**GIVEN EXERCISE**
Locate, in the data below, the line that contains "for slot in" and the line that contains "CAMERA_LENS = 75.1"; reproduce exactly those two lines and every line between them, nothing more.

╭──

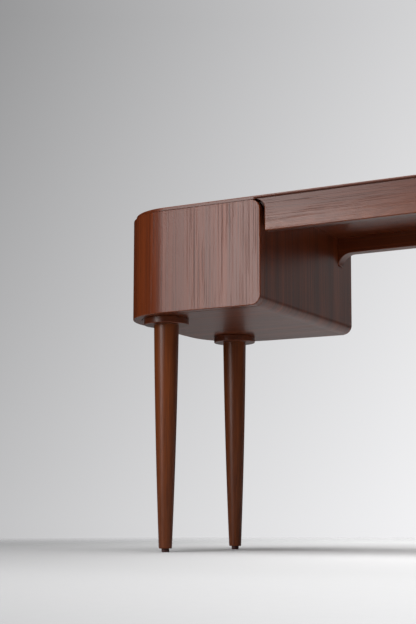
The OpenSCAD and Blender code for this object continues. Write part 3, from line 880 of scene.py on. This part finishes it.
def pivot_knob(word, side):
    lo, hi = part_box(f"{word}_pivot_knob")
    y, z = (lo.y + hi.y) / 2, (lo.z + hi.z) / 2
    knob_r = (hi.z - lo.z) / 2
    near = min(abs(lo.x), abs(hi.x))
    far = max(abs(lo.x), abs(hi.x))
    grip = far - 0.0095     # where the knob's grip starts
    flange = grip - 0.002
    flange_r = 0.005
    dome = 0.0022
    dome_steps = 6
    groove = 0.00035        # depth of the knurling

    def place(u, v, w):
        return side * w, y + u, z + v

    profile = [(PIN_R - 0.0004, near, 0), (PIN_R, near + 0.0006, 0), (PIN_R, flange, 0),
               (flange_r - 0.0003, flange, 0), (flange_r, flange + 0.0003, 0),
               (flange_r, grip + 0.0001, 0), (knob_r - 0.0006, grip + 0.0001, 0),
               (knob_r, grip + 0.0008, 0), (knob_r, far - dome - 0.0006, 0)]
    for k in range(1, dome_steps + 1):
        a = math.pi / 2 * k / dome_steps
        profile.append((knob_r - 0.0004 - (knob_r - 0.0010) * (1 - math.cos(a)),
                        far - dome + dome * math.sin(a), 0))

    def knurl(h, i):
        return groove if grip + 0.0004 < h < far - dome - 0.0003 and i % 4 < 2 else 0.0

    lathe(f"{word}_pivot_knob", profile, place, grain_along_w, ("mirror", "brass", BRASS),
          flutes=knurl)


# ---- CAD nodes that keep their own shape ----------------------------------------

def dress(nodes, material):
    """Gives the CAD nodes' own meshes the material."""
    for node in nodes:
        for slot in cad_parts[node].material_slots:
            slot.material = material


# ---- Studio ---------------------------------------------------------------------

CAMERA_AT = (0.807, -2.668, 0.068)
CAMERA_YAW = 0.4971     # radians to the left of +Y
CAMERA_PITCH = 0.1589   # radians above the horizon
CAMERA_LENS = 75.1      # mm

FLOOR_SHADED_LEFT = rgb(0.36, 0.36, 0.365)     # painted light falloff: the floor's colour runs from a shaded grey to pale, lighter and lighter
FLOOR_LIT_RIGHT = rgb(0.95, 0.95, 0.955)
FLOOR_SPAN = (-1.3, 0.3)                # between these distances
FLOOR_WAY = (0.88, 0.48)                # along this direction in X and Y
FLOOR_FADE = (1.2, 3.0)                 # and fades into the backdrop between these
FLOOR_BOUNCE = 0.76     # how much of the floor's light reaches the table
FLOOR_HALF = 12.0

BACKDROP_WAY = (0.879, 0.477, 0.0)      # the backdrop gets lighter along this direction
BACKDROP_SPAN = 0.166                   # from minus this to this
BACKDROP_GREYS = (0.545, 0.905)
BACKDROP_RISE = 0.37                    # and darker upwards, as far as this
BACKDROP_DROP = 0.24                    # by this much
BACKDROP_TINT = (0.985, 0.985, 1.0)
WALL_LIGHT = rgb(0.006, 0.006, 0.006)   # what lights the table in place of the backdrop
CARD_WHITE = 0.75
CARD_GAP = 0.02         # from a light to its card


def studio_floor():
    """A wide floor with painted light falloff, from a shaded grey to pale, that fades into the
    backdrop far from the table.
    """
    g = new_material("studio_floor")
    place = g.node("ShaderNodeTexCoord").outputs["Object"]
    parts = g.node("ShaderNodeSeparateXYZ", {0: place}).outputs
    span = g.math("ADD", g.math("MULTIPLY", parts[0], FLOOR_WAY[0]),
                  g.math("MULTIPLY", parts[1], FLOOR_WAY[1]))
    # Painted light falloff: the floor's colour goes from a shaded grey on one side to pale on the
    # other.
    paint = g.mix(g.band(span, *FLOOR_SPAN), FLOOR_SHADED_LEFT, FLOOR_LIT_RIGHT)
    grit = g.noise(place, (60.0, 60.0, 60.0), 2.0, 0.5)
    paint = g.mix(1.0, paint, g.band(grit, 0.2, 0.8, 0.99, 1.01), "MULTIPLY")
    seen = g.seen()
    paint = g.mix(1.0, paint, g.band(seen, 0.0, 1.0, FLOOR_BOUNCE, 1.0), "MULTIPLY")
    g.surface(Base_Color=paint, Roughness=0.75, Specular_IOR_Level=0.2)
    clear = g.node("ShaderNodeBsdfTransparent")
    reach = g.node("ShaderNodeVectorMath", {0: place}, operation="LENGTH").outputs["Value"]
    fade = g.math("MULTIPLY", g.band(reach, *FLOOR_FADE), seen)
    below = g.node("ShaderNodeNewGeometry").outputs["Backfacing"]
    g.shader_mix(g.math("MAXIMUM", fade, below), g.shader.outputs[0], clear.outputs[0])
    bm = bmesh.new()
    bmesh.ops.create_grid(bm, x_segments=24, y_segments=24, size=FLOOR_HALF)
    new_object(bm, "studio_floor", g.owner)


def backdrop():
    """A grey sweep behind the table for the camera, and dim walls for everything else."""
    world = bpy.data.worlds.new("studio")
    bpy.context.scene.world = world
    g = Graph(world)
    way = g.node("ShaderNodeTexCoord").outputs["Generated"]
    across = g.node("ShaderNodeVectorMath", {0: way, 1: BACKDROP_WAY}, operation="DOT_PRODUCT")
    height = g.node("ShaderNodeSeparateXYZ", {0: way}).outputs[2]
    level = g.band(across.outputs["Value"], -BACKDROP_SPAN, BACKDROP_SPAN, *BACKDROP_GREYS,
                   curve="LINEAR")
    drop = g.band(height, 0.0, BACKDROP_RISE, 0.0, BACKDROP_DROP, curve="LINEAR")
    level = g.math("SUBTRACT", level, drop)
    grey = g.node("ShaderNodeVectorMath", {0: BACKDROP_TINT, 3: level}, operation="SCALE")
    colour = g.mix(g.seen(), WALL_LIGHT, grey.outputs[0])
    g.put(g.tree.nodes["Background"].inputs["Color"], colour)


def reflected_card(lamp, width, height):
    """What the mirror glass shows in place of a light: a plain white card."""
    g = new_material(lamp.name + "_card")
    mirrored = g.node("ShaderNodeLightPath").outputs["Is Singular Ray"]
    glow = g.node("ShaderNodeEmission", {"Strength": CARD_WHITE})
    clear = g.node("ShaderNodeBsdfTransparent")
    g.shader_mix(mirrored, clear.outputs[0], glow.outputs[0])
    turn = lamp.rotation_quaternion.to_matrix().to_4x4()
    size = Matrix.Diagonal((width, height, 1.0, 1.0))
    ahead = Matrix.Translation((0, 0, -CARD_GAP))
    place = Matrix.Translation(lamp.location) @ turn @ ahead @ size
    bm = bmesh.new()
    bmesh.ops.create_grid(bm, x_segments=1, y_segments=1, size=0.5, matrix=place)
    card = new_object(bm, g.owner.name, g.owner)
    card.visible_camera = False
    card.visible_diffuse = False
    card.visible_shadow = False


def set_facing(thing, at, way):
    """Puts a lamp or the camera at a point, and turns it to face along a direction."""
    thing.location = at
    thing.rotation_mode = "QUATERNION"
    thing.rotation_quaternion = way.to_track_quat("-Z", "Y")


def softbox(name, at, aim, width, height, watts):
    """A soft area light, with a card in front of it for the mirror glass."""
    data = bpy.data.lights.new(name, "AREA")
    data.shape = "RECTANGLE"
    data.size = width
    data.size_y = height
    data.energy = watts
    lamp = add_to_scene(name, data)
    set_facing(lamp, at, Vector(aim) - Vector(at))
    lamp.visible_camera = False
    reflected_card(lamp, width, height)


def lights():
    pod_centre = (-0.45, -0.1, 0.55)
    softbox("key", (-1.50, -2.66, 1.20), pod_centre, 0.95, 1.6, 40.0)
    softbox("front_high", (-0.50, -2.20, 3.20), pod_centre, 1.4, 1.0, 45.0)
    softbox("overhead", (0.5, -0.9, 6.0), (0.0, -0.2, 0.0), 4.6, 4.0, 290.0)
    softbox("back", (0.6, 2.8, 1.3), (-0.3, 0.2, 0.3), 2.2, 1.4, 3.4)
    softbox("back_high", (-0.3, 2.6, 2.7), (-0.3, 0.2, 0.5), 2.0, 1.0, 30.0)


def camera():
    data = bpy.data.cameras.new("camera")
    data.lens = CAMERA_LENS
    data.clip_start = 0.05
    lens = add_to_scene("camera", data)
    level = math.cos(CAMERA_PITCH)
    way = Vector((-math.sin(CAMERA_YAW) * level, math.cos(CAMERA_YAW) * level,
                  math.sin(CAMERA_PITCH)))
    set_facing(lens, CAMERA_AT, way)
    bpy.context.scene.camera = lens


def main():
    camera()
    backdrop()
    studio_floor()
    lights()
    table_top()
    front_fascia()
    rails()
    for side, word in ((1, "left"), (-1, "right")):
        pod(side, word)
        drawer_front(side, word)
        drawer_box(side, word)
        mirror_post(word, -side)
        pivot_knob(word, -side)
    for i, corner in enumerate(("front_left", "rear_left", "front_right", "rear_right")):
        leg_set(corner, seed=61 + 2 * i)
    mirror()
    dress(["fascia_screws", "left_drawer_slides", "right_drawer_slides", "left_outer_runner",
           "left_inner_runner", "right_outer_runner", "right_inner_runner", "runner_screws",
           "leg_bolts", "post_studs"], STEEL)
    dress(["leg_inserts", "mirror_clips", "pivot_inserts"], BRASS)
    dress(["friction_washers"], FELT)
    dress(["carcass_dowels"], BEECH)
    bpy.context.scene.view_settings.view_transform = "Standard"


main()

╰──

**CORRECT ANSWER**
        for slot in cad_parts[node].material_slots:
            slot.material = material


# ---- Studio ---------------------------------------------------------------------

CAMERA_AT = (0.807, -2.668, 0.068)
CAMERA_YAW = 0.4971     # radians to the left of +Y
CAMERA_PITCH = 0.1589   # radians above the horizon
CAMERA_LENS = 75.1      # mm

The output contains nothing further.